As you can see, the sum of the messages put into the "hints" topic doesn't match the count of messages on the "counterStream" side: 1309 + 2589 != 3786

I am probably missing some Kafka or Kafka Streams setting to flush every batch? Maybe my custom TimestampExtractor generates timestamps "too old"? (I'm pretty sure they are not less zero) Maybe this has something to do with the Kafka log compaction?

What could probably be the reason for this mismatch?

Update

Checked the underlying topic offsets by executing

kafka-run-class kafka.tools.GetOffsetShell --broker-list localhost:60231 --topic hints

while the test was waiting for timeout.

The number of messages in the topic is equal to the sum of two input streams counts, as expected. The number of messages passed arrived at the counterStream input is still a couple of dozens less than expected.

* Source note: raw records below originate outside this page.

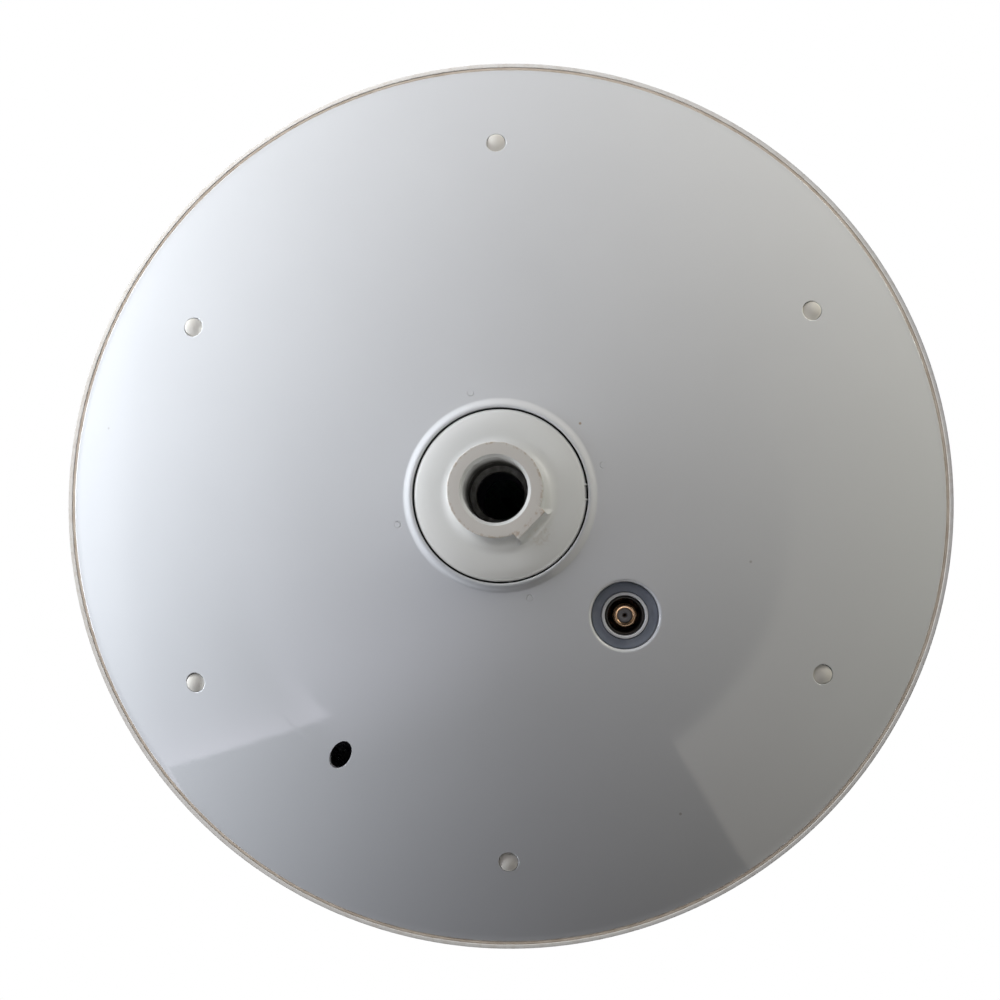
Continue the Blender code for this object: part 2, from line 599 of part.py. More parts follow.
def build_amplifier(materials):
    """The preamplifier board on its four posts, and the screening can over it."""
    bm = bmesh.new()
    top_z = BOARD_Z + BOARD_THICKNESS
    add_box(bm, (BOARD_X[0], -BOARD_HALF_WIDTH, BOARD_Z), (BOARD_X[1], BOARD_HALF_WIDTH, top_z))
    board = make_object("amp_board", bm, materials["board_green"])
    hole_row(board, BOARD_SCREWS, BOARD_HOLE_RADIUS, BOARD_Z - OVERCUT, top_z + OVERCUT)
    can_mesh = bmesh.new()
    low_z = top_z + GAP
    add_box(can_mesh, (CAN_X[0], -CAN_HALF_WIDTH, low_z), (CAN_X[1], CAN_HALF_WIDTH, low_z + CAN_HEIGHT))
    can = make_object("shield_can", can_mesh, materials["tinplate"])
    inside = bmesh.new()
    add_box(inside, (CAN_X[0] + CAN_WALL, -CAN_HALF_WIDTH + CAN_WALL, low_z - OVERCUT),
            (CAN_X[1] - CAN_WALL, CAN_HALF_WIDTH - CAN_WALL, low_z + CAN_HEIGHT - CAN_WALL))
    combine(can, inside, "DIFFERENCE")


def build_carrier(materials):
    """The plastic disc that carries the dipoles, with a stiffening rim and screw bosses below."""
    top = CARRIER_Z + CARRIER_THICKNESS
    skirt = CARRIER_Z - CARRIER_SKIRT
    rim = CARRIER_RADIUS - CARRIER_RIM_WIDTH
    outline = [(CARRIER_BORE_RADIUS, CARRIER_Z), (rim, CARRIER_Z), (rim, skirt), (CARRIER_RADIUS, skirt),
               (CARRIER_RADIUS, top), (CARRIER_BORE_RADIUS, top)]
    carrier = turned("element_carrier", outline, HUB_STEPS, materials["carrier_grey"])
    arm_places = [on_circle(radius, angle) for radius in ARM_SCREW_CIRCLES for angle in ARM_ANGLES]
    post_places = [on_circle(CARRIER_POST_CIRCLE, angle) for angle in CARRIER_POST_ANGLES]
    bosses = bmesh.new()
    for centre in arm_places:
        add_post(bosses, centre, ARM_BOSS_RADIUS, CARRIER_Z - 0.006, CARRIER_Z + 0.001, HOLE_STEPS)
    combine(carrier, bosses, "UNION")
    holes = bmesh.new()
    for centre in arm_places:
        add_post(holes, centre, ARM_PILOT_RADIUS, CARRIER_Z - 0.008, top + OVERCUT, HOLE_STEPS)
    for centre in post_places:
        add_post(holes, centre, CARRIER_HOLE_RADIUS, CARRIER_Z - OVERCUT, top + OVERCUT, HOLE_STEPS)
    combine(carrier, holes, "DIFFERENCE")


def build_arm(number, angle, materials):
    """One dipole arm: a tapered aluminium plate with its outer end folded down."""
    bm = bmesh.new()
    top = ARM_Z + ARM_THICKNESS
    rows = [(ARM_START, ARM_START_HALF_WIDTH, ARM_Z, top),
            (ARM_END - ARM_THICKNESS, ARM_END_HALF_WIDTH - 0.0002, ARM_Z, top),
            (ARM_END, ARM_END_HALF_WIDTH, ARM_Z, top)]
    sections = []
    for x, half_width, low, high in rows:
        corners = [(x, -half_width, low), (x, half_width, low), (x, half_width, high), (x, -half_width, high)]
        sections.append([bm.verts.new(corner) for corner in corners])
    for near, far in zip(sections, sections[1:]):
        for side in range(4):
            after = (side + 1) % 4
            if near is sections[1] and side == 0:
                continue
            bm.faces.new((near[side], near[after], far[after], far[side]))
    bm.faces.new(sections[0])
    bm.faces.new(sections[2])
    fold = []
    for section in sections[1:]:
        lowered = [bm.verts.new(vert.co - Vector((0.0, 0.0, ARM_FOLD))) for vert in section[:2]]
        fold.append(lowered)
    near, far = sections[1][:2], sections[2][:2]
    bm.faces.new((near[0], near[1], fold[0][1], fold[0][0]))
    bm.faces.new((far[0], far[1], fold[1][1], fold[1][0]))
    bm.faces.new((near[0], far[0], fold[1][0], fold[0][0]))
    bm.faces.new((near[1], far[1], fold[1][1], fold[0][1]))
    bm.faces.new((fold[0][0], fold[0][1], fold[1][1], fold[1][0]))
    arm = make_object(f"dipole_arm_{number}", bm, materials["aluminium"])
    arm.rotation_euler = (0.0, 0.0, angle)
    places = [on_circle(radius, angle) for radius in ARM_SCREW_CIRCLES]
    hole_row(arm, places, ARM_HOLE_RADIUS, ARM_Z - OVERCUT, top + OVERCUT)


def build_feed_board(materials):
    """The round board that joins the four arms."""
    top = FEED_BOARD_Z + BOARD_THICKNESS
    outline = [(0.0, FEED_BOARD_Z), (FEED_BOARD_RADIUS, FEED_BOARD_Z), (FEED_BOARD_RADIUS, top), (0.0, top)]
    board = turned("feed_board", outline, HUB_STEPS, materials["board_green"])
    places = [on_circle(ARM_SCREW_CIRCLES[0], angle) for angle in ARM_ANGLES]
    hole_row(board, places, ARM_HOLE_RADIUS, FEED_BOARD_Z - OVERCUT, top + OVERCUT)


# ---------------------------------------------------------------- cables

def smooth_route(knots, per_span):
    """Points of a Catmull-Rom curve through the knots."""
    knots = [Vector(knot) for knot in knots]
    padded = [2 * knots[0] - knots[1]] + knots + [2 * knots[-1] - knots[-2]]
    points = []
    for index in range(len(knots) - 1):
        before, start, end, after = padded[index:index + 4]
        for step in range(per_span):
            t = step / per_span
            point = (2 * start + (end - before) * t
                     + (2 * before - 5 * start + 4 * end - after) * t ** 2
                     + (3 * start - before - 3 * end + after) * t ** 3) / 2
            points.append(point)
    points.append(knots[-1])
    return points


def build_cable(name, knots, per_span, material):
    """A round cable along a smooth route."""
    curve = bpy.data.curves.new(name, "CURVE")
    curve.dimensions = "3D"
    curve.bevel_depth = CABLE_DIAMETER / 2
    curve.bevel_resolution = 2
    curve.use_fill_caps = True
    points = smooth_route(knots, per_span)
    spline = curve.splines.new("POLY")
    spline.points.add(len(points) - 1)
    for slot, point in zip(spline.points, points):
        slot.co = (*point, 1.0)
    curve.materials.append(material)
    cable = bpy.data.objects.new(name, curve)
    bpy.context.collection.objects.link(cable)


def build_cables(materials):
    """The jumper from socket to amplifier, and the cable from amplifier to feed board."""
    jack_end = WELL_FLOOR_Z + WELL_FLOOR_THICKNESS + 0.0060 + 2 * GAP
    board_top = BOARD_Z + BOARD_THICKNESS + GAP
    jumper = [(JACK_X, 0.0, jack_end), (JACK_X, 0.0, 0.0715), (0.0700, 0.0, 0.0765), (0.0767, 0.0, 0.0792),
              (0.0835, 0.0, 0.0765), (0.0855, 0.0, 0.0710), (0.0855, 0.0, board_top)]
    build_cable("coax_jumper", jumper, 3, materials["cable_black"])
    feed = [(0.0855, 0.0085, board_top), (0.0850, 0.0085, 0.072), (0.079, 0.0080, 0.0775),
            (0.067, 0.0065, 0.0765), (0.048, 0.0040, 0.0725), (0.028, 0.0015, 0.0700),
            (0.012, 0.0002, 0.0710), (0.0025, 0.0, 0.0780), (0.0, 0.0, 0.085),
            (0.0, 0.0, FEED_BOARD_Z - GAP)]
    build_cable("feed_cable", feed, 3, materials["cable_black"])


def main():
    """Clear the scene and build the antenna."""
    for obj in list(bpy.data.objects):
        bpy.data.objects.remove(obj)
    materials = make_materials()
    build_top_radome(materials)
    build_bottom_cover(materials)
    build_rim_seal(materials)
    build_hub(materials)
    build_screws(materials)
    build_plugs(materials)
    build_connector(materials)
    build_amplifier(materials)
    build_carrier(materials)
    for number, angle in enumerate(ARM_ANGLES, start=1):
        build_arm(number, angle, materials)
    build_feed_board(materials)
    build_cables(materials)


main()
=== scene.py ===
"""Looks of the omnidirectional marine antenna dome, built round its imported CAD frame.

Metres, +Z up, in the CAD frame: the origin is the centre of the mast ferrule's mouth and +X points
at the coaxial socket.  The camera looks up at the underside.
"""
import json
from math import asin, atan2, cos, degrees, hypot, pi, radians, remainder, sin, sqrt

import bmesh
import bpy
from mathutils import Matrix, Vector

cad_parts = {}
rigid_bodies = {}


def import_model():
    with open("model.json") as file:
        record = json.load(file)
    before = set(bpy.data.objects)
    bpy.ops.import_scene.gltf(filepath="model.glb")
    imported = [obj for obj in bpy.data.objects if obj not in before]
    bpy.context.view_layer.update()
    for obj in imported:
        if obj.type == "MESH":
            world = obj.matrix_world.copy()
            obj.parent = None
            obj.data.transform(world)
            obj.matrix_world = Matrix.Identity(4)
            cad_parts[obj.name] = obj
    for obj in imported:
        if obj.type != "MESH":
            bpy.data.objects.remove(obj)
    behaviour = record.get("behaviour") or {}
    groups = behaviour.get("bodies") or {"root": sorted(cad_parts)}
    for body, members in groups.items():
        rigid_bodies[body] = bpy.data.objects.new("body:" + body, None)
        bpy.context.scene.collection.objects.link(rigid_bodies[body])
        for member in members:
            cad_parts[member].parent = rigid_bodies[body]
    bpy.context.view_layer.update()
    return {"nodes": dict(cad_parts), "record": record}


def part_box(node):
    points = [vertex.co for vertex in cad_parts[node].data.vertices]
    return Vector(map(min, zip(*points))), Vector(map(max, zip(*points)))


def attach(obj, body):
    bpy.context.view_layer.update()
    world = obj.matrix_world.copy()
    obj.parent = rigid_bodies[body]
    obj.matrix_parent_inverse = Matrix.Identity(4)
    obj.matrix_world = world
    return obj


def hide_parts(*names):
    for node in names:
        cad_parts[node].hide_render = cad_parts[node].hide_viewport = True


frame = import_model()


def centre_of(node):
    """Middle of a CAD node's box."""
    low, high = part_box(node)
    return (low + high) / 2


def places_of(stem, count):
    """(x, y) of each numbered CAD node."""
    return [tuple(centre_of(f"{stem}_{number}").xy) for number in range(1, count + 1)]


# Places that the frame gives
RIM_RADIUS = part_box("top_radome")[1].x
RIM_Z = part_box("top_radome")[0].z
RIM_CENTRE = Vector((0.0, 0.0, RIM_Z))
DOME_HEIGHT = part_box("top_radome")[1].z - RIM_Z
COVER_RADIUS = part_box("bottom_cover")[1].x
COVER_RIM_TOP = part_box("bottom_cover")[1].z
FLANGE_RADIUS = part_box("hub_clamp_ring")[1].x
FLANGE_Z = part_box("hub_gasket")[1].z + 0.0003
HUB_TOP_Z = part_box("mount_hub")[1].z
CLAMP_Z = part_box("hub_clamp_ring")[0].z
LAND_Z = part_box("hub_gasket")[0].z - 0.0003
CARRIER_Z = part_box("element_carrier")[1].z - 0.003
BOARD_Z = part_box("amp_board")[0].z
JACK = centre_of("jack_body").xy
JACK_LOW_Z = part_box("jack_body")[0].z
JACK_TOP_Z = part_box("jack_body")[1].z
PLUGS = places_of("screw_plug", 6)
HUB_SCREWS = places_of("hub_screw", 4)
CARRIER_POSTS = places_of("carrier_screw", 4)
BOARD_POSTS = places_of("board_screw", 4)
OPENINGS = {opening["name"]: opening["box_m"] for opening in frame["record"]["physics"]["openings"]}
DRAIN = (sum(map(Vector, OPENINGS["drain_hole"]), Vector()) / 2).xy

# Shells
DOME_WALL = 0.0028
DOME_POWER = 2.2
LIP_INNER_RADIUS = 0.1833
LIP_LEDGE_RADIUS = 0.1785
LIP_LEDGE_Z = 0.0758
COVER_APEX_Z = 0.0375
COVER_CURVE = 1.03               # the underside rises by r * r / COVER_CURVE
COVER_WALL = 0.003
HUB_HOLE_RADIUS = 0.0346
COLLAR_Z = 0.0376                # lowest line of the collar round the hub
COLLAR_CREST_RADIUS = 0.0353
COLLAR_FOOT_RADIUS = 0.0387
LAND_RADIUS = 0.050
RIM_EDGE = 0.0005

# Hub
BOSS_RADIUS = 0.0175
BOSS_FOOT_RADIUS = 0.0179
BOSS_FILLET = 0.006
BOSS_EDGE = 0.0004
MOUTH_RADIUS = 0.01305
THREAD_MINOR_RADIUS = 0.0119
THREAD_MAJOR_RADIUS = 0.0126
THREAD_PITCH = 0.0254 / 14
THREAD_END_Z = 0.032
STEP_Z = 0.0435
INNER_HOLE_RADIUS = 0.0095
PAD_REACH = 0.0186
PAD_HALF_WIDTH = 0.0069
PAD_FADE = 0.6                   # share of the fillet over which the pad runs out
DISC_RADIUS = 0.0339
NIB_ANGLES = (-51.0, -41.0)
NIB_REACH = 0.0006
NIB_RELIEF = 0.0002
DISC_Z = 0.0384

# Rim screws and plugs
PLUG_RADIUS = 0.0038
RECESS_RADIUS = 0.0040
PLUG_EDGE_Z = 0.0593
PLUG_CROWN = 0.0008
SEAT_Z = 0.068
SEAT_TOP_Z = SEAT_Z + 0.0025

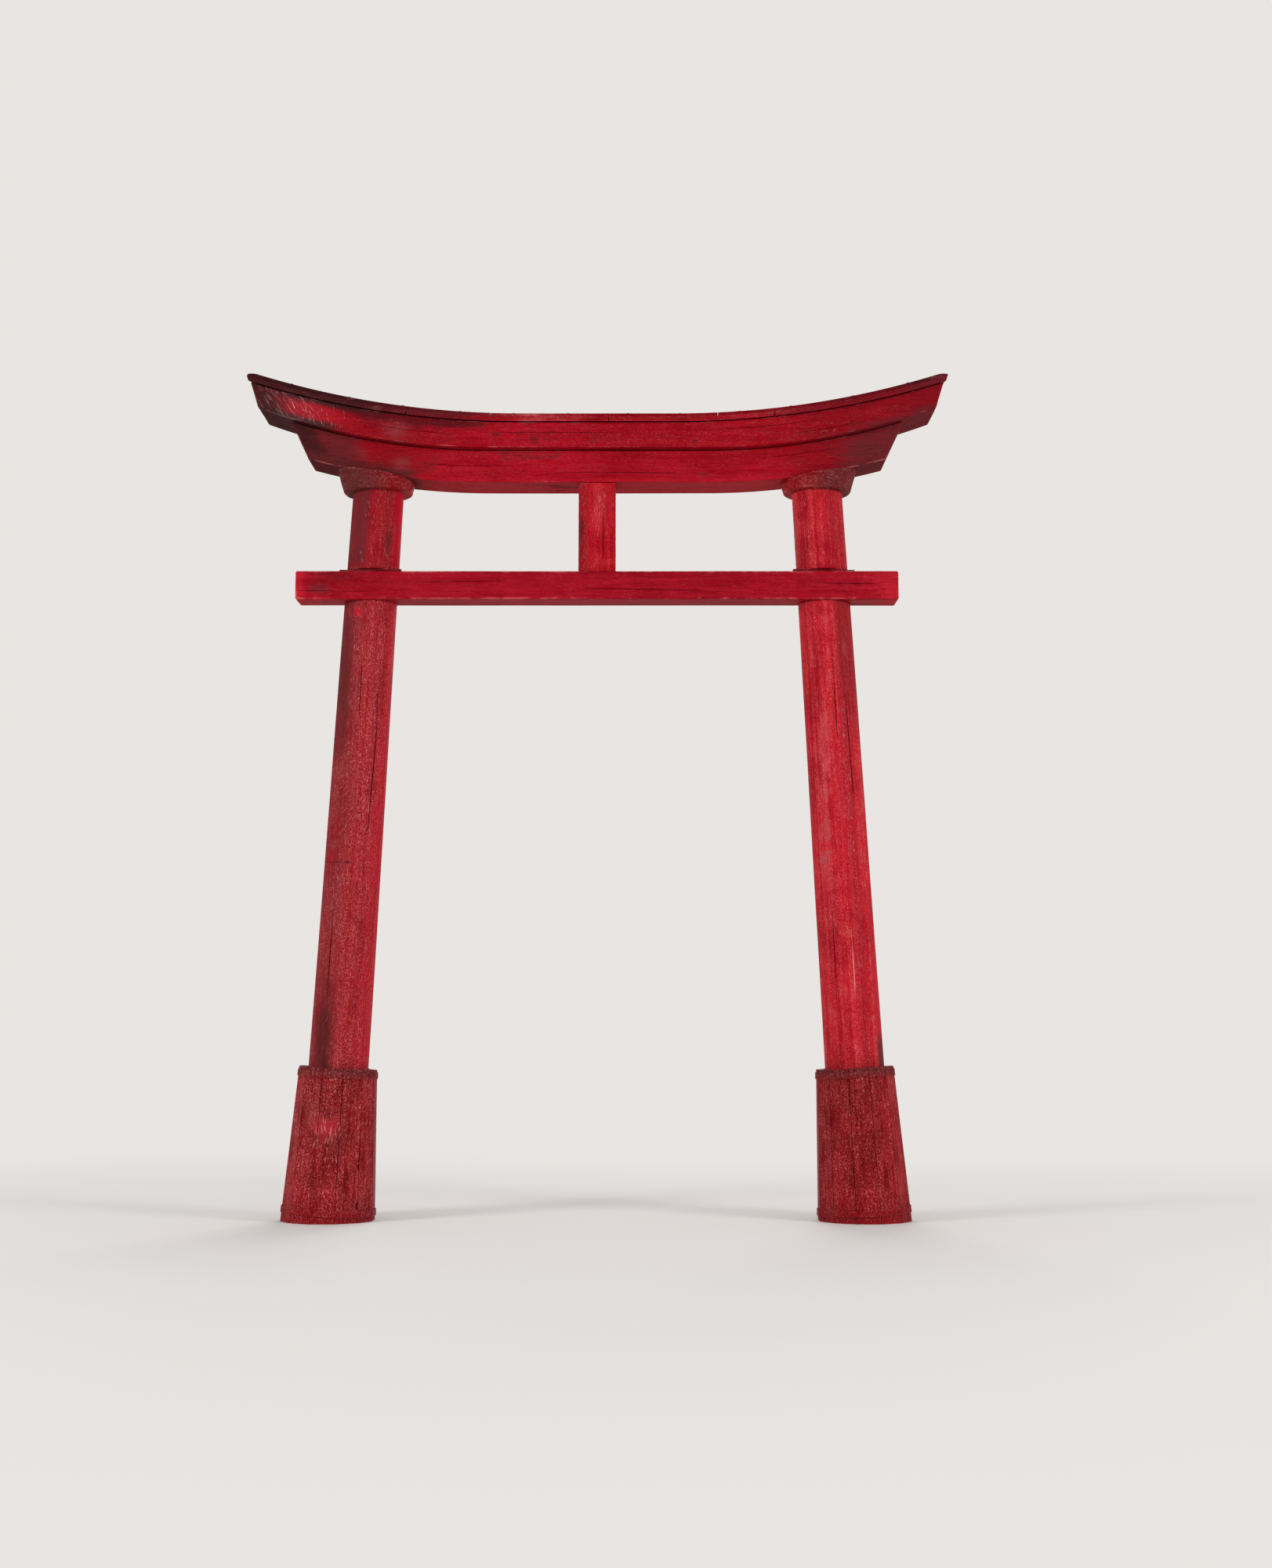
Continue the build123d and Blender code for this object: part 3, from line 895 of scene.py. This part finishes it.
strut = timber(
    (strut_low.x, strut_low.y, strut_foot),
    (strut_high.x, strut_high.y, strut_head),
    bevel=0.006,
    cell=0.0095,
)
hew(strut, grain=(10.0, 10.0, 1.2), depth=0.004, seed=6)
places = []
for middle, half_length in strut_checks:
    slit = Matrix.Diagonal((strut_check_width, strut_check_depth, half_length, 1))
    places.append(Matrix.Translation(middle) @ slit)
check(strut, places)


def strut_coats(here):
    across, level = here.part("X"), here.part("Z")
    # Painted shade down the left side of the post, and painted light in a lighter patch in the middle of
    # its front
    yield across.ramp(0.01, -0.10) * 0.62, paint(118, 14, 28)
    yield across.near(-0.08, 0.035) * level.near(3.46, 0.16) * 0.6, umber
    yield across.near(-0.005, 0.05) * level.near(3.52, 0.14) * 0.5, paint(196, 30, 46)


def strut_daubs(here):
    front = here.part("Y").ramp(-0.09, -0.11)
    return here.part("X").near(0.015, 0.06) * here.part("Z").near(3.58, 0.15) * front


coat = lacquer(
    "strut_lacquer",
    grain=(40.0, 40.0, 3.0),
    deep=paint(158, 5, 22),
    bright=paint(194, 20, 37),
    coats=strut_coats,
    speck_and_glint_strength=0.35,
    daubs=strut_daubs,
)
skin = BVHTree.FromBMesh(strut)
runs = bmesh.new()
random.seed("strut")
for count, across, heights, lengths, width in strut_runs:
    for _ in range(count):
        spot = (random.uniform(*across), strut_low.y, random.uniform(*heights))
        tilt = Matrix.Rotation(math.radians(random.uniform(-25, 15)), 4, "X")
        length = random.uniform(*lengths)
        width_here = width * random.uniform(*run_widths)
        bend = random.uniform(-0.2, 0.05) * length
        lay(runs, skin, Matrix.Translation(spot) @ turned_to_front @ tilt, length, width_here, bend)
join(strut, runs)
set_down("square_strut", strut, coat, "centre_strut", slot="beam_lacquer")

# Lower lintel: a squared timber bowed up towards its ends, which are cut on the slant. It lies on the
# two rings and on the strut.
lower_height = 0.170
lower_half_depth = 0.125
lower_half_length = 1.476
lower_slant = math.tan(math.radians(25.0))
lower_pith = 0.02

# Drying checks on both of its faces: the place along it and the length of each
lower_checks = ((-0.85, 0.5), (0.2, 0.7), (1.1, 0.4))


def face_checks(rows, half_depth, depth, width):
    """The drying checks on the front and back of a lintel's straight blank."""
    places = []
    for across, length in rows:
        for face in (-half_depth, half_depth):
            spot = (across + random.uniform(-0.15, 0.15), face, random.uniform(0.05, 0.12))
            places.append(Matrix.Translation(spot) @ Matrix.Diagonal((length / 2, depth, width, 1)))
    return places


def sweep_up(work, half_length, thickness, slant, corner, under, over):
    """Bend a straight blank: its thickness runs between two upswept lines, its ends lean outwards."""
    for vertex in work.verts:
        across, deep, level = vertex.co
        place = across
        # The height sets how far the slant carries a point out, and that sets its height again
        for _ in range(6):
            height = under(place, deep) + (over(place, deep) - under(place, deep)) * level / thickness
            place = across / half_length * (half_length + (height - corner) * slant)
        vertex.co = (place, deep, height)


def lower_under(across, deep):
    return lintel_bed + rise(across, lintel_straight, lintel_radius)


def lower_over(across, deep):
    return lintel_bed + lower_height + rise(across, lintel_straight, lintel_radius - lower_height)


lower = timber(
    (-lower_half_length, -lower_half_depth, 0),
    (lower_half_length, lower_half_depth, lower_height),
    bevel=0.007,
    cell=0.0125,
)
random.seed("lower lintel")
hew(lower, grain=(0.9, 10.0, 10.0), depth=0.004, seed=11)
places = face_checks(lower_checks, lower_half_depth, depth=face_check_depth, width=0.0014)
places += end_splits((-lower_half_length, lower_half_length), (lower_pith, lower_height / 2))
check(lower, places)
sweep_up(
    lower,
    lower_half_length,
    lower_height,
    lower_slant,
    lower_under(lower_half_length, 0),
    lower_under,
    lower_over,
)


def height_above(here, bed, radius):
    """How high a place on an upswept timber is above its underside, near enough for a stain."""
    across, level = here.part("X"), here.part("Z")
    beyond = across.math("MAXIMUM", abs(across) - lintel_straight, 0.0)
    return level - bed - beyond * beyond * (0.5 / radius)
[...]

Other Kafka configuration in use:

spring.cloud.stream.kafka.streams:
    configuration:
      schema.registry.url: mock://torpedo-stream-registry
      default.key.serde: org.apache.kafka.common.serialization.Serdes$StringSerde
      default.value.serde: io.confluent.kafka.streams.serdes.avro.SpecificAvroSerde
      commit.interval.ms: 100

That corresponds to processing.guarantee = at_least_once. Could not test processing.guarantee = exactly_once since that requires a cluster of at least 3 brokers available.

Setting both:

spring.cloud.stream.kafka.binder.configuration:
  auto.offset.reset: earliest
spring.cloud.stream.kafka.streams.binder.configuration:
  auto.offset.reset: earliest
spring.cloud.stream.kafka.streams:
  default:
    consumer:
      startOffset: earliest
spring.cloud.stream.bindings:
  countStream-in-0:
    destination: hints
    consumer:
      startOffset: earliest
      concurrency: 1

didn't help :(

What helped was to only leave stream.peak(..) in the countStream consumer like:

@Bean
public Consumer<KStream<String, Hint>> countStream() {
    return stream -> {
        KStream<String, Hint> kstream = stream.peek((k, v) -> input0count.incrementAndGet());
    };
}

In this case I immediately start getting expected number of messages counted on the countConsumer side.

That means that my Count Consumer internals have impact on the behaviour.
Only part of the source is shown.